PERSONAL BEST
Although superstar author Scott Turow maintains his law career, he said, it's not "to develop new material for my books -- practice has already given me stories enough for a lifetime." Not surprisingly, his latest, Personal Injuries, lands atop our fiction list after just one week on sale (first printing: 625,000). The publicity machine at Farrar, Straus & Giroux has kicked into high gear: the roster of print coverage reads like a "who's who" of magazines and newspapers, and Turow is set for a plethora of TV and radio spots (PBS-TV's Charlie Rose, Rivera Live, CBS This Morning, Politically Incorrect, CNBC's Hardball, etc.). Online coverage includes an Amazon.com interview that went up on October 4 and a live chat on bn.com on the 27th. Turow kicked off a nine-city tour on September 23 with special breakfast and dinner appearances at New York Is Book Country; he'll wind up late next month with a reading at the Miami Book Fair.
GETTING IN DUTCH
Landing at #2 on the nonfiction list is Dutch: A Memoir of Ronald Reagan, a work that has come under strong criticism for what publisher Random House is calling "literary projection." It seems that in this much anticipated authorized biography of Ronald Reagan, Pulitzer Prize“winning biographer Edmund Morris (The Rise of Theodore Roosevelt) incorporated several fictional characters -- including a narrator with whom the author shares a name. Even the book's footnotes mix fiction and factual points, giving more citations to the made-up narrator than to the White House insiders to whom Morris had almost unlimited access. Still, controversy makes for media attention, and Morris has done all the national shows, including a 60 Minutes interview that also featured Ronald Reagan Jr. On tour until mid-November, Morris will be making media and bookstore appearances in 14 cities. The book went on sale September 30 and within a week had landed high on the national chart. Total copies in print after four trips to press is 425,000.

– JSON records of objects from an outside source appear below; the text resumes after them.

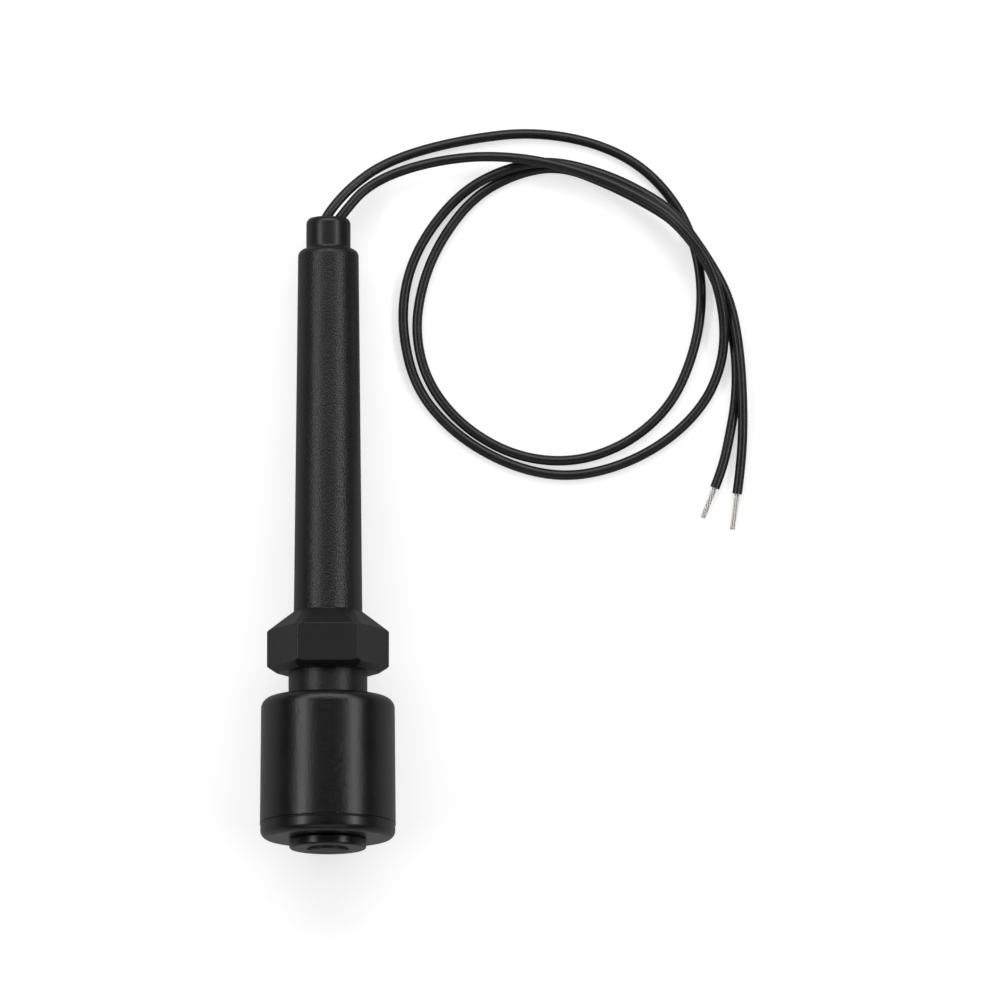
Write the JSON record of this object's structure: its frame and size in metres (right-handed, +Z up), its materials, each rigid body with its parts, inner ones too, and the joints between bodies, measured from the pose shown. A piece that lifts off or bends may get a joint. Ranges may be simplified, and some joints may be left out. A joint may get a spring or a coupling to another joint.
{
  "type": "float level switch",
  "caption": "Side-lying liquid level switch: hexagon and long tube, a magnet float that slides on a thin stem, a snap ring, and coiled flying leads.",
  "frame": {"origin": "bottom centre of the switch as it lies: the surface under it, midway between the stem's tip and the crest of the lead bush", "axes": "+Y along the switch towards its leads, +Z up from the surface, +X towards the coiled leads"},
  "size_m": [0.0891, 0.1339, 0.0263],
  "materials": {
    "grained_plastic": "moulded black, fine pebbled grain",
    "smooth_plastic": "moulded black, smooth satin",
    "potting_resin": "cast black resin, glossy",
    "magnet_ferrite": "sintered ferrite, dull dark grey",
    "reed_glass": "clear green-tinted glass",
    "plated_reed": "plated nickel-iron wire",
    "tinned_crimp": "tinned copper crimp, satin",
    "shrink_sleeve": "shrunk black sleeve, satin",
    "lead_insulation": "extruded charcoal insulation, soft sheen",
    "tinned_strands": "tinned copper strands, twisted"
  },
  "bodies": {
    "housing": {"stem_housing": "grained_plastic", "lead_bush": "smooth_plastic", "potting_compound": "potting_resin", "retaining_ring": "smooth_plastic", "reed_glass": "reed_glass", "reed_blade_lower": "plated_reed", "reed_blade_upper": "plated_reed", "lower_splice": "tinned_crimp", "upper_splice": "tinned_crimp", "lower_splice_sleeve": "shrink_sleeve", "upper_splice_sleeve": "shrink_sleeve", "left_lead_inner_insulation": "lead_insulation", "right_lead_inner_insulation": "lead_insulation", "left_lead_inner_core": "tinned_strands", "right_lead_inner_core": "tinned_strands", "left_lead": "lead_insulation", "right_lead": "lead_insulation", "left_lead_bare_end": "tinned_strands", "right_lead_bare_end": "tinned_strands"},
    "float": {"float_shell": "grained_plastic", "float_cap": "smooth_plastic", "ring_magnet": "magnet_ferrite"}
  },
  "joints": [
    {"name": "float_slide", "type": "slide", "parent": "housing", "child": "float", "axis": [0, 0.9968, -0.0794], "range_m": [0, 0.00435]}
  ]
}
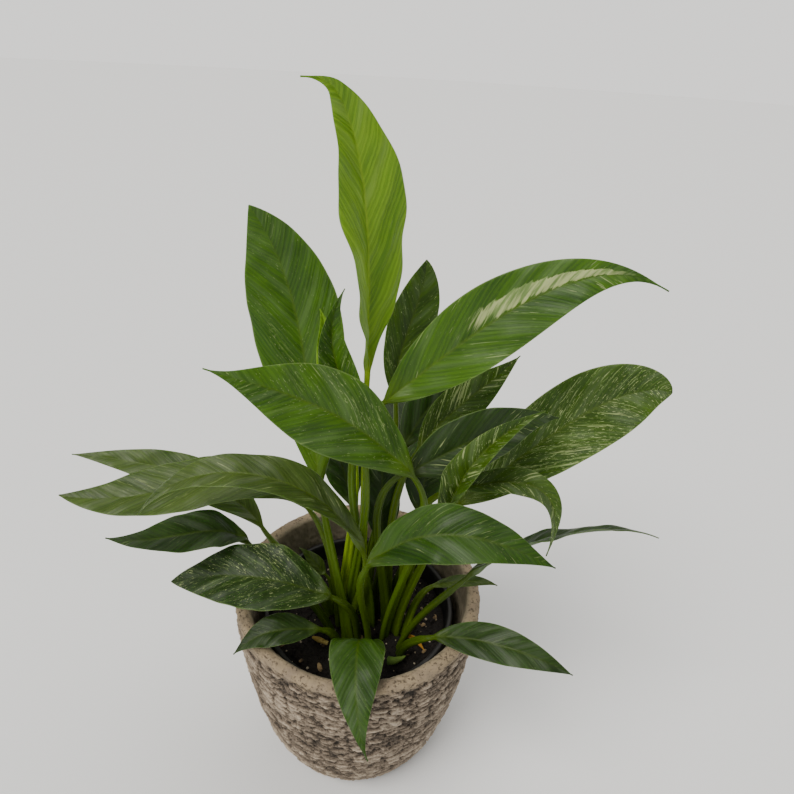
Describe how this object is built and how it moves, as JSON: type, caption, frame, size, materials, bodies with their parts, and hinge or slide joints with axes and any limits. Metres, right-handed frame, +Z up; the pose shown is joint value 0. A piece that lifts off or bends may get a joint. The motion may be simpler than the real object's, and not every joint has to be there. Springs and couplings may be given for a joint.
{
  "type": "potted peace lily plant",
  "caption": "Variegated peace lily foliage plant growing in a plastic nursery pot that stands inside a rough stone-look planter.",
  "frame": {"origin": "centre of the flat underside of the stone-look pot", "axes": "+Z up; the plant's front, where a leaf hangs over the rim, faces -Y; +X to the right seen from the front"},
  "size_m": [0.4092, 0.2607, 0.4763],
  "materials": {
    "stone_pot": "rough layered stone look, matt, pale beige ridges over dark grey-brown crevices, smoother cream rim",
    "nursery_plastic": "thin black moulded plastic, slightly satin",
    "potting_mix": "damp dark peat with white perlite grains and tan bark chips",
    "leaf_fresh": "young bright yellow-green leaf, waxy satin, pale midrib",
    "leaf_meadow": "green leaf with cream flecks, waxy satin",
    "leaf_deep": "deep green leaf with fine pale specks, waxy satin",
    "leaf_greyed": "grey-green leaf with pale parallel veins, waxy sheen",
    "leaf_variegated": "green leaf with dense cream variegation along the veins, waxy satin",
    "withered_tissue": "dry orange-yellow plant tissue, matt"
  },
  "bodies": {
    "root": {"stone_pot": "stone_pot", "nursery_pot": "nursery_plastic", "potting_mix": "potting_mix", "tall_leaf": "leaf_fresh", "left_broad_leaf": "leaf_meadow", "small_folded_leaf": "leaf_meadow", "young_left_leaf": "leaf_fresh", "back_leaf": "leaf_variegated", "mid_left_leaf": "leaf_meadow", "big_right_leaf": "leaf_meadow", "under_right_leaf": "leaf_variegated", "dark_inner_leaf": "leaf_deep", "dark_right_leaf": "leaf_deep", "narrow_folded_leaf": "leaf_variegated", "right_variegated_leaf": "leaf_variegated", "hanging_leaf": "leaf_variegated", "thin_right_leaf": "leaf_deep", "rim_small_leaf": "leaf_greyed", "lower_right_leaf": "leaf_deep", "front_hanging_leaf": "leaf_meadow", "front_left_small_leaf": "leaf_deep", "left_speckled_leaf": "leaf_deep", "front_right_leaf": "leaf_meadow", "far_left_upper_leaf": "leaf_greyed", "far_left_wide_leaf": "leaf_greyed", "arching_left_leaf": "leaf_greyed", "drooping_left_leaf": "leaf_deep", "pot_back_small_leaf": "leaf_greyed", "back_left_leaf": "leaf_deep", "centre_leaf": "leaf_deep", "inner_right_leaf": "leaf_deep", "rear_leaf": "leaf_deep", "withered_leaf": "withered_tissue", "dead_stalk": "withered_tissue", "young_bud": "leaf_fresh"}
  },
  "joints": []
}
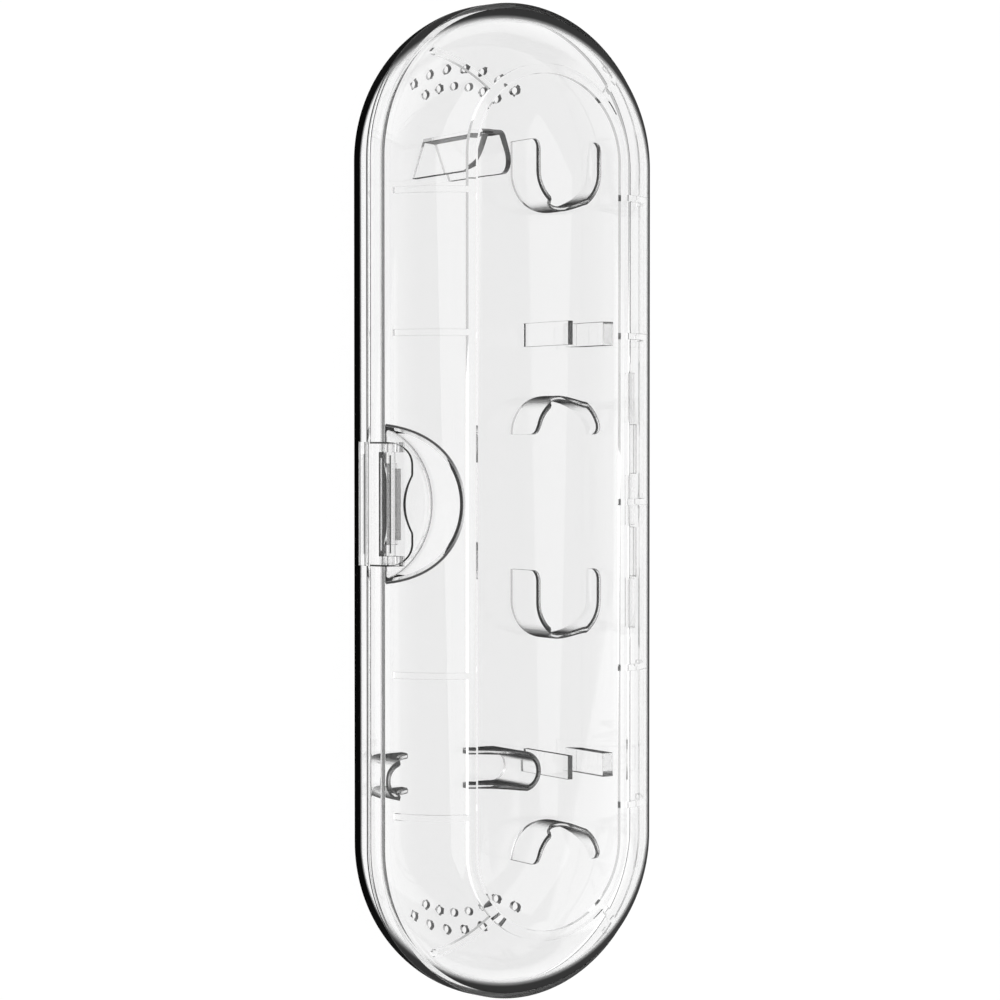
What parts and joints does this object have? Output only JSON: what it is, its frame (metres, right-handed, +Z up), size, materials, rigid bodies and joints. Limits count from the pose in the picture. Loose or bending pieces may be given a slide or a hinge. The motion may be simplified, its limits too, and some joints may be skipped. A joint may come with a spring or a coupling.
{
  "type": "toothbrush travel case",
  "caption": "Clear capsule-shaped travel case with a hinged lid, a press latch, vent holes and moulded holders for a brush handle and spare heads.",
  "frame": {"origin": "centre of the case's outline, on the surface the base stands on", "axes": "+Y along the case, +Z up through the lid, -X towards the latch and +X towards the hinge"},
  "size_m": [0.0761, 0.225, 0.04],
  "materials": {
    "clear_shell": "clear polished",
    "clear_latch": "clear polished"
  },
  "bodies": {
    "base": {"base_shell": "clear_shell", "hinge_pin": "clear_shell", "brush_cup_upper": "clear_shell", "brush_cup_lower": "clear_shell", "clip_plate_upper": "clear_shell", "clip_plate_lower": "clear_shell", "clip_block_upper": "clear_shell", "clip_block_lower": "clear_shell", "brush_arch_upper": "clear_shell", "brush_arch_lower": "clear_shell", "cradle_left": "clear_shell", "cradle_right": "clear_shell", "handle_stop": "clear_shell"},
    "lid": {"lid_shell": "clear_shell", "latch_pin": "clear_shell"},
    "latch": {"latch_flap": "clear_latch"}
  },
  "joints": [
    {"name": "lid_hinge", "type": "hinge", "parent": "base", "child": "lid", "pos_m": [0.0369, 0, 0.0207], "axis": [0, 1, 0], "range_deg": [0, 180]},
    {"name": "latch_pivot", "type": "hinge", "parent": "lid", "child": "latch", "pos_m": [-0.034, 0, 0.0277], "axis": [0, 1, 0], "range_deg": [0, 12]}
  ]
}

ANOTHER HOLIDAY HIT FOR EVANS
Richard Paul Evans boasts figures that few writers can claim -- more than 10 million copies worldwide with translations into 17 languages for five titles (including his first, The Christmas Box). Back in 1992, when he wrote that book for his children, Evans photocopied 20 editions to hand out to friends and family. Strong word of mouth led him to self-publish the book for his local Salt Lake City market; about 8000 copies were sold. Simon & Schuster picked it up in 1995 and for the week before Christmas that year, the Wall Street Journal recorded a sales index of 578, the highest one-week sales, claims the publisher, of any book in the decade. Evans's latest book, The Looking Glass, is being launched by S&S with a 485,000-copy first printing and lands on the national charts after less than one week on sale. Evans will be on tour through December 20, signing in about 35 locations in 11 states.
A MATTER OF PRIDE
While couch potato jocks are fixated on the baseball season's dramatic closing weeks, reading jocks seem to be quickly making When Pride Still Mattered: A Life of Vince Lombardi by Pulitzer Prize winner David Maraniss a national bestseller just as the football season gets underway. Simon & Schuster has gone back to press three times, bringing the total to 98,000. The author, whose previous bestsellers were political in nature (First in His Class: A Biography of Bill Clinton and The Clinton Enigma), is doing a 13-city promotional tour. The book's first big push was a first serial in Vanity Fair's September issue. The book, about the legendary football coach, is enjoying stellar reviews -- Sports Illustrated called it "quite possibly the best sports biography published." Maraniss has been interviewed on Today, Charlie Rose and more and has benefited by much attention from the sports media.